County Councilman Roger Berliner (D-Dist. 1) will put off any action on a bill that would make changes to Montgomery County’s bag tax law, agreeing to requests by County Executive Isiah Leggett (D) that the law be given more time so staff can gather information on its effects.
Berliner, of Bethesda, sent a letter to Leggett Wednesday agreeing to delay any action on the bill so more data can be gathered.
“[T]here is no question that more data is better than less if we are to make educated decisions with regard to this matter,” Berliner wrote in the letter.
Berliner’s bill would only apply the bag tax to stores that make at least 2 percent of their gross sales from food.
The current bag tax, which went into effect in January 2012, applies the 5-cent per bag fee to virtually all businesses.
At a meeting Monday of the council’s Transportation, Infrastructure, Energy and Environment Committee, Berliner suggested he wasn’t willing to wait.
“We are going to move forward with this,” he told a Leggett staffer who had expressed the executive’s desire to give the tax at least two years to judge its effectiveness in limiting the number of bags that are found in the county’s rivers and streams.

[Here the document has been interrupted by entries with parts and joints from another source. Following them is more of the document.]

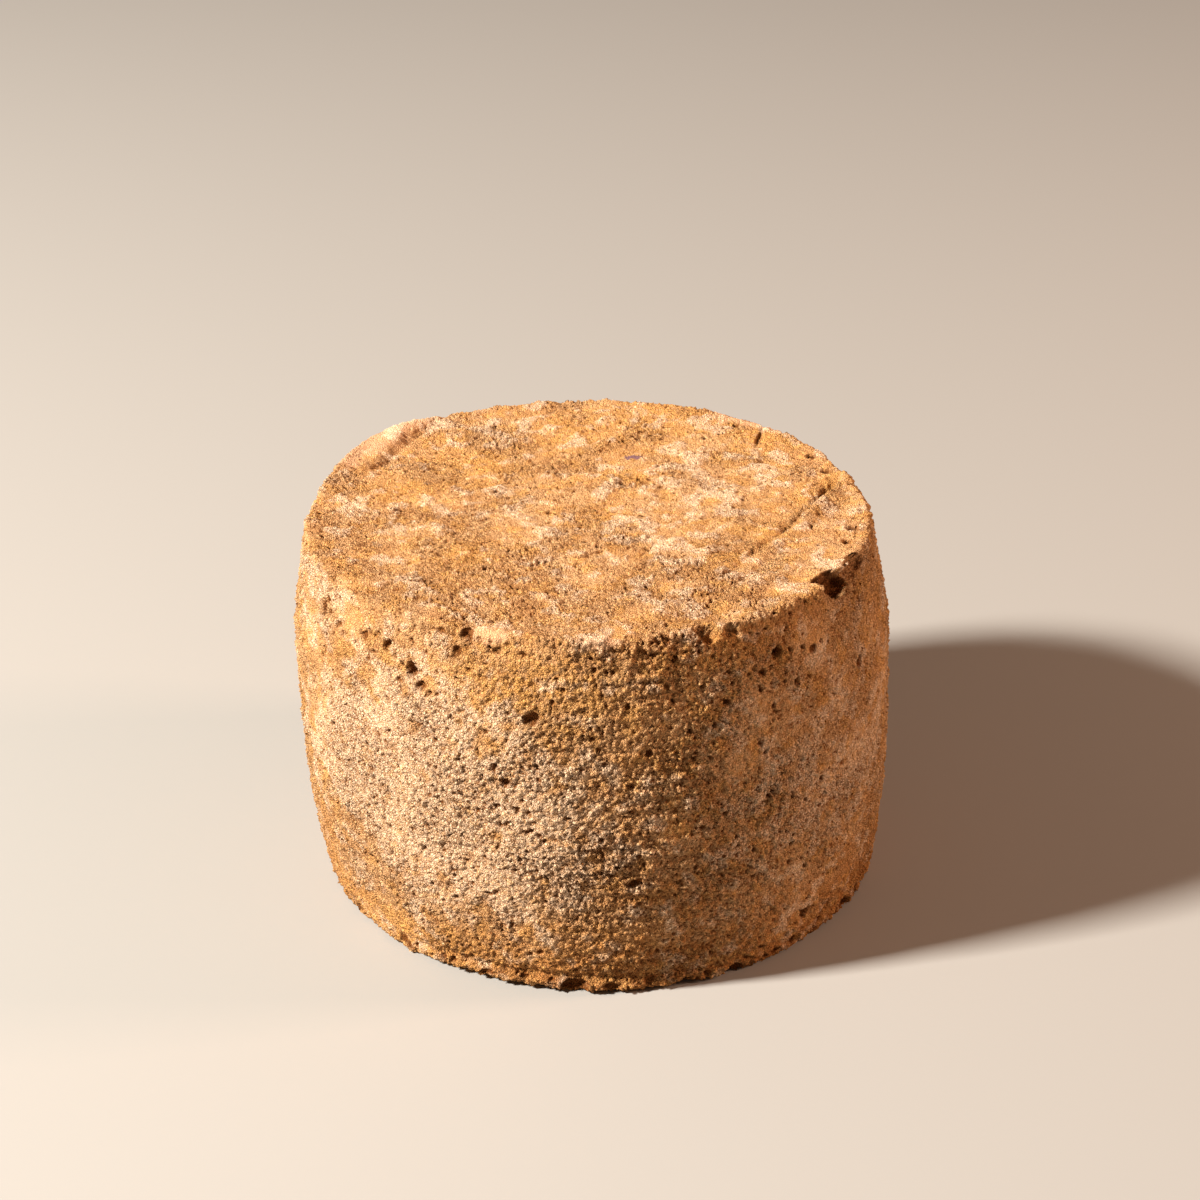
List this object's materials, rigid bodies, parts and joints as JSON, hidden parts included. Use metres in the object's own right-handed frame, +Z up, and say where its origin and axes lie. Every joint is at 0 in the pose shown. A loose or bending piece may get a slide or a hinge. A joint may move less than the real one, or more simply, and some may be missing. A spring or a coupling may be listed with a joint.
{
  "type": "cheese wheel",
  "caption": "Whole round cheese with straight, slightly swollen sides and a dry, pitted rind, standing on its flat base.",
  "frame": {"origin": "on the ground, under the middle of the bounding box", "axes": "Z is up, along the wheel's axis of rotation; the side that the picture shows faces -Y"},
  "size_m": [0.2008, 0.2008, 0.1296],
  "materials": {
    "rind": null
  },
  "bodies": {
    "root": {"cheese_wheel": "rind"}
  },
  "joints": []
}
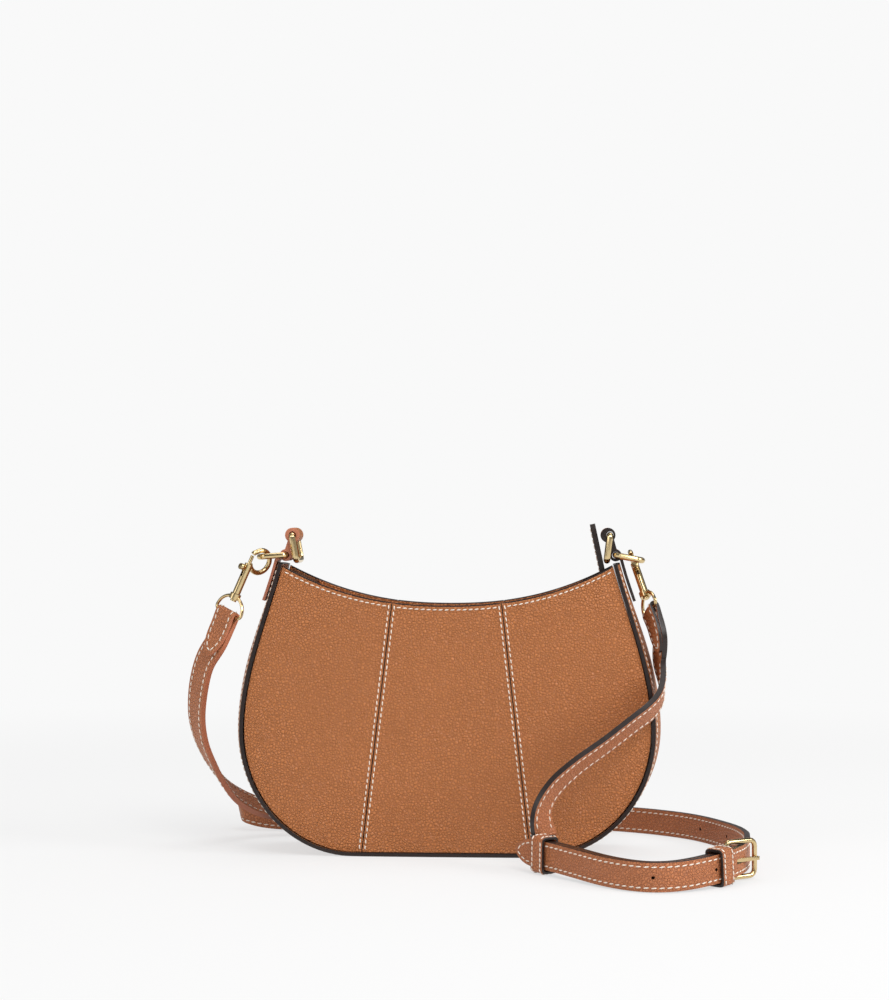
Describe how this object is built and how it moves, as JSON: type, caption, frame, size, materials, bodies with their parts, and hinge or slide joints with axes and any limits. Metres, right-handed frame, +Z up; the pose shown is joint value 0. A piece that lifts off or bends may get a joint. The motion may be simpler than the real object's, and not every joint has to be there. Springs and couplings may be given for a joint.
{
  "type": "half moon crossbody bag",
  "caption": "Half moon shoulder bag in pebbled leather with a detachable strap on swivel hooks, zip, rings and pin buckle.",
  "frame": {"origin": "middle of the flat base, on the surface it stands on", "axes": "+X to the bag's right as seen from the front, +Y towards the rear, +Z up; the front panels face -Y"},
  "size_m": [0.336, 0.2412, 0.1949],
  "materials": {
    "leather": "pebbled, satin",
    "lining_cloth": "woven, matt",
    "zip_cloth": "woven, matt",
    "gold_brass": "polished, pale gold",
    "spring_steel": "drawn wire"
  },
  "bodies": {
    "bag": {"front_panel_left": "leather", "front_panel_centre": "leather", "front_panel_right": "leather", "rear_panel_left": "leather", "rear_panel_centre": "leather", "rear_panel_right": "leather", "gusset": "leather", "zip_band_front": "leather", "zip_band_rear": "leather", "zip_end_left": "leather", "zip_end_right": "leather", "ring_tab_left": "leather", "ring_tab_right": "leather", "strap_long": "leather", "strap_short": "leather", "fixed_keeper": "leather", "lining_front": "lining_cloth", "lining_rear": "lining_cloth", "lining_gusset": "lining_cloth", "base_board": "lining_cloth"},
    "zip_slider": {"zip_slider": "gold_brass"},
    "zip_pull": {"zip_pull": "gold_brass"},
    "zip_tape_front": {"zip_tape_front": "zip_cloth", "zip_teeth_front": "gold_brass"},
    "zip_tape_rear": {"zip_tape_rear": "zip_cloth", "zip_teeth_rear": "gold_brass"},
    "zip_end_tab": {"zip_end_tab": "leather"},
    "top_ring_left": {"top_ring_left": "gold_brass"},
    "top_ring_right": {"top_ring_right": "gold_brass"},
    "side_ring_left": {"side_ring_left": "gold_brass"},
    "side_ring_right": {"side_ring_right": "gold_brass"},
    "hook_eye_left": {"hook_eye_left": "gold_brass"},
    "hook_eye_right": {"hook_eye_right": "gold_brass"},
    "hook_left": {"hook_left": "gold_brass", "hook_spring_left": "spring_steel"},
    "hook_right": {"hook_right": "gold_brass", "hook_spring_right": "spring_steel"},
    "hook_bolt_left": {"hook_bolt_left": "gold_brass"},
    "hook_bolt_right": {"hook_bolt_right": "gold_brass"},
    "buckle_frame": {"buckle_frame": "gold_brass"},
    "buckle_prong": {"buckle_prong": "gold_brass"},
    "sliding_keeper": {"sliding_keeper": "leather"}
  },
  "joints": [
    {"name": "zip_slide", "type": "hinge", "parent": "bag", "child": "zip_slider", "pos_m": [0, 0, 0.3328], "axis": [0, 1, 0], "range_deg": [0, 36.2]},
    {"name": "front_tape_slide", "type": "slide", "parent": "bag", "child": "zip_tape_front", "axis": [0, 1, 0], "range_m": [0, 0.0075]},
    {"name": "rear_tape_slide", "type": "slide", "parent": "bag", "child": "zip_tape_rear", "axis": [0, -1, 0], "range_m": [0, 0.0075]},
    {"name": "zip_pull_turn", "type": "hinge", "parent": "zip_slider", "child": "zip_pull", "pos_m": [0.06101, 0, 0.14637], "axis": [0, -1, 0], "range_deg": [0, 110]},
    {"name": "end_tab_bend", "type": "hinge", "parent": "bag", "child": "zip_end_tab", "pos_m": [0.09194, 0, 0.15682], "axis": [0, 1, 0], "range_deg": [-60, 0], "stiffness_Nm_per_rad": 0.006},
    {"name": "top_ring_turn_left", "type": "hinge", "parent": "bag", "child": "top_ring_left", "pos_m": [-0.093, 0, 0.188], "axis": [0, 1, 0], "range_deg": [-120, 6]},
    {"name": "top_ring_turn_right", "type": "hinge", "parent": "bag", "child": "top_ring_right", "pos_m": [0.096, 0, 0.188], "axis": [0, 1, 0], "range_deg": [-2, 1.5]},
    {"name": "side_ring_turn_left", "type": "hinge", "parent": "bag", "child": "side_ring_left", "pos_m": [-0.0969, 0, 0.1761], "axis": [0, 1, 0], "range_deg": [-12, 1.5]},
    {"name": "side_ring_turn_right", "type": "hinge", "parent": "bag", "child": "side_ring_right", "pos_m": [0.0992, 0, 0.1761], "axis": [0, 1, 0], "range_deg": [-0.8, 4]},
    {"name": "eye_turn_left", "type": "hinge", "parent": "bag", "child": "hook_eye_left", "pos_m": [-0.13099, -0.01456, 0.14132], "axis": [0.723, -0.6147, -0.3154], "range_deg": [-1, 2.5]},
    {"name": "eye_turn_right", "type": "hinge", "parent": "bag", "child": "hook_eye_right", "pos_m": [0.11989, -0.01, 0.14329], "axis": [0.25, -0.8341, 0.4917], "range_deg": [-1, 0.5]},
    {"name": "swivel_left", "type": "hinge", "parent": "hook_eye_left", "child": "hook_left", "pos_m": [-0.11672, -0.01456, 0.17404], "axis": [0.3998, 0, 0.9166], "range_deg": [-4, 8]},
    {"name": "swivel_right", "type": "hinge", "parent": "hook_eye_right", "child": "hook_right", "pos_m": [0.10954, 0.005, 0.17399], "axis": [-0.29, 0.42, 0.86], "range_deg": [-12, 3]},
    {"name": "bolt_slide_left", "type": "slide", "parent": "hook_left", "child": "hook_bolt_left", "axis": [-0.3998, 0, -0.9166], "range_m": [0, 0.0042], "stiffness_N_per_m": 150, "springref_m": -0.003, "deforming": ["hook_spring_left"]},
    {"name": "bolt_slide_right", "type": "slide", "parent": "hook_right", "child": "hook_bolt_right", "axis": [0.29, -0.42, -0.86], "range_m": [0, 0.0042], "stiffness_N_per_m": 150, "springref_m": -0.003, "deforming": ["hook_spring_right"]},
    {"name": "buckle_turn", "type": "hinge", "parent": "bag", "child": "buckle_frame", "pos_m": [0.15795, -0.10775, 0.01178], "axis": [0, 0, -1], "range_deg": [0, 10]},
    {"name": "prong_turn", "type": "hinge", "parent": "buckle_frame", "child": "buckle_prong", "pos_m": [0.15795, -0.10775, 0.01178], "axis": [0, 0, -1], "range_deg": [0, 40]},
    {"name": "keeper_slide", "type": "slide", "parent": "bag", "child": "sliding_keeper", "axis": [-0.637, 0.7704, 0.0273], "range_m": [-0.008, 0]}
  ],
  "couplings": [
    {"joint": "front_tape_slide", "follows": "zip_slide", "m_per_rad": 0.011871},
    {"joint": "rear_tape_slide", "follows": "zip_slide", "m_per_rad": 0.011871}
  ]
}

The committee, which Berliner chairs, voted 2-1 to send the bill to the full council.
Berliner said Wednesday that Leggett told him in a conversation Tuesday that he was keeping an open mind on the issue and was prepared to reassess the scope of the bag tax if the data support it.

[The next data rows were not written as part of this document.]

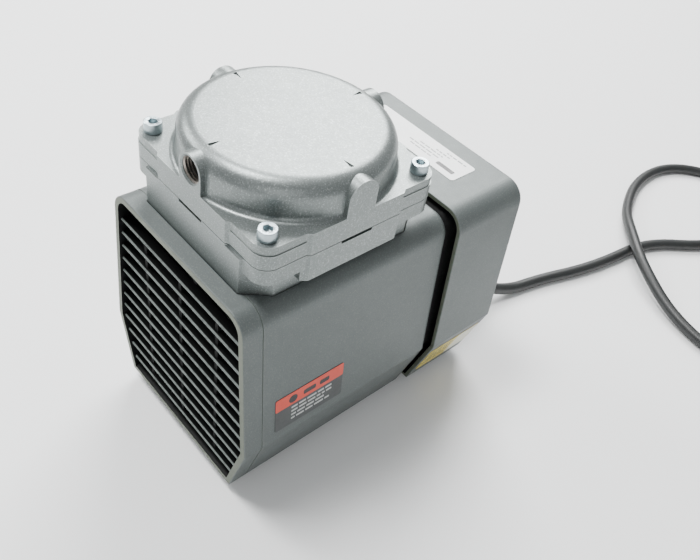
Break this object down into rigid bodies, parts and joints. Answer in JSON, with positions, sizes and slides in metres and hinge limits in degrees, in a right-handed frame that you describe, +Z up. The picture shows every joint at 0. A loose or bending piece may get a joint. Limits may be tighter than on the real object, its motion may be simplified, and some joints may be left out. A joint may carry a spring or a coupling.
{
  "type": "diaphragm vacuum pump",
  "caption": "Compact electric diaphragm vacuum pump with a domed cast head, ribbed air grille, grey metal housing and mains cord.",
  "frame": {"origin": "on the floor, under the middle of the housing", "axes": "+X to the right, +Y towards the cord end along the motor shaft, +Z up"},
  "size_m": [0.3291, 0.522, 0.1843],
  "materials": {
    "housing_paint": "satin",
    "cast_paint": "satin",
    "grille_paint": "satin",
    "black_plastic": "matte",
    "aluminium": "satin",
    "rubber": "matte",
    "polished_steel": "polished",
    "zinc_steel": "satin",
    "steel": "satin",
    "copper": "satin",
    "dark_label": "satin",
    "white_label": "satin",
    "yellow_label": "satin",
    "cord_rubber": "satin",
    "brass": "polished"
  },
  "bodies": {
    "pump": {"front_shroud": "housing_paint", "front_grille": "grille_paint", "grille_frame": "grille_paint", "rear_cover": "housing_paint", "air_baffle": "black_plastic", "crankcase": "cast_paint", "head_cover": "cast_paint", "valve_plate": "aluminium", "valve_gasket": "rubber", "valve_leaf_roots": "polished_steel", "valve_screws": "zinc_steel", "diaphragm": "rubber", "bearing_outer_rings": "polished_steel", "bearing_balls": "polished_steel", "stator_core": "steel", "stator_windings": "copper", "rear_bracket": "aluminium", "motor_bolts": "zinc_steel", "head_screws": "zinc_steel", "rubber_feet": "rubber", "foot_screws": "zinc_steel", "side_label": "dark_label", "nameplate": "white_label", "cover_label": "yellow_label", "strain_relief": "cord_rubber", "power_cord": "cord_rubber", "cord_coil": "cord_rubber", "cord_tail": "cord_rubber", "plug_body": "cord_rubber", "plug_pins": "brass"},
    "rotor": {"rotor_shaft": "polished_steel", "eccentric": "steel", "counterweight": "steel", "eccentric_set_screw": "zinc_steel", "rotor_core": "steel", "rotor_end_rings": "aluminium", "front_fan": "black_plastic", "rear_fan": "black_plastic", "bearing_inner_rings": "polished_steel", "rod_bearing_inner_ring": "polished_steel"},
    "rod": {"connecting_rod": "aluminium", "rod_bearing_outer_ring": "polished_steel", "rod_bearing_balls": "polished_steel", "lower_clamp_disc": "aluminium", "upper_clamp_disc": "aluminium", "clamp_screw": "zinc_steel"},
    "intake_leaf": {"intake_flap": "polished_steel"},
    "exhaust_leaf": {"exhaust_flap": "polished_steel"}
  },
  "joints": [
    {"name": "rotor_spin", "type": "hinge", "parent": "pump", "child": "rotor", "pos_m": [0, 0, 0.07], "axis": [0, 1, 0], "continuous": true},
    {"name": "rod_bearing", "type": "hinge", "parent": "rotor", "child": "rod", "pos_m": [0, -0.029, 0.067], "axis": [0, 1, 0], "continuous": true, "deforming": ["diaphragm"]},
    {"name": "intake_leaf_bend", "type": "hinge", "parent": "pump", "child": "intake_leaf", "pos_m": [-0.006, -0.046, 0.16], "axis": [0, 1, 0], "range_deg": [0, 4], "stiffness_Nm_per_rad": 0.02},
    {"name": "exhaust_leaf_bend", "type": "hinge", "parent": "pump", "child": "exhaust_leaf", "pos_m": [-0.006, -0.012, 0.162], "axis": [0, -1, 0], "range_deg": [0, 8], "stiffness_Nm_per_rad": 0.02}
  ],
  "couplings": [
    {"joint": "rod_bearing", "follows": "rotor_spin", "ratio": -1}
  ]
}
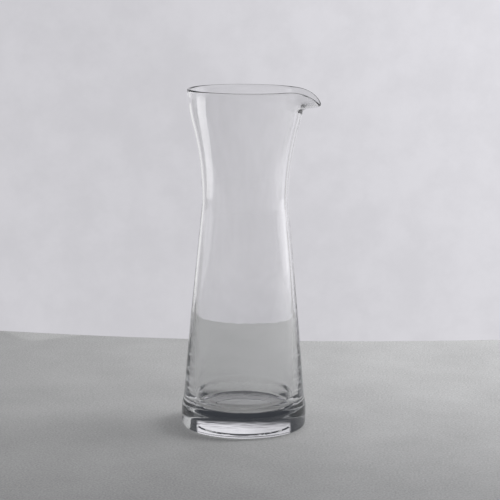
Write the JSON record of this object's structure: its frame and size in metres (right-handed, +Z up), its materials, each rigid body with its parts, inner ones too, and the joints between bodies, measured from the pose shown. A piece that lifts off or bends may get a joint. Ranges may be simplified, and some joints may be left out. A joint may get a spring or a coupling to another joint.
{
  "type": "water carafe",
  "caption": "Clear glass water carafe with a heavy foot, a tapered body, a drawn-in waist, a flared mouth and a pulled pouring spout.",
  "frame": {"origin": "on the carafe's axis, in the plane of the ring that it stands on", "axes": "+Z up along the carafe's axis, +X towards the spout, +Y to the left of the spout as seen from inside the mouth"},
  "size_m": [0.1048, 0.096, 0.26],
  "materials": {
    "glass": "clear colourless glass, smooth, fire-polished at the rim"
  },
  "bodies": {
    "root": {"foot": "glass", "body": "glass", "waist": "glass", "flare": "glass", "rim": "glass", "spout": "glass"}
  },
  "joints": []
}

That led Berliner to decide there was no need to act immediately, he said.
Along with gathering more data, the county also wants to do a survey to look at response from residents and retailers to the tax.
Berliner asked in his letter that any surveys look at the scope of the tax rather than its general effectiveness.
“Any future survey and analysis should explore the effectiveness of the tax in changing behavior as it relates to department stores, clothing stores, hair salons, and other retail establishments that were not included in either the District of Columbia’s law or any other jurisdiction in the country that applies such a tax,” he wrote.
The District of Columbia imposed a bag tax in 2010.
Berliner asked that county staff have their results prepared by mid-2014, so the committee can review them in September of that year.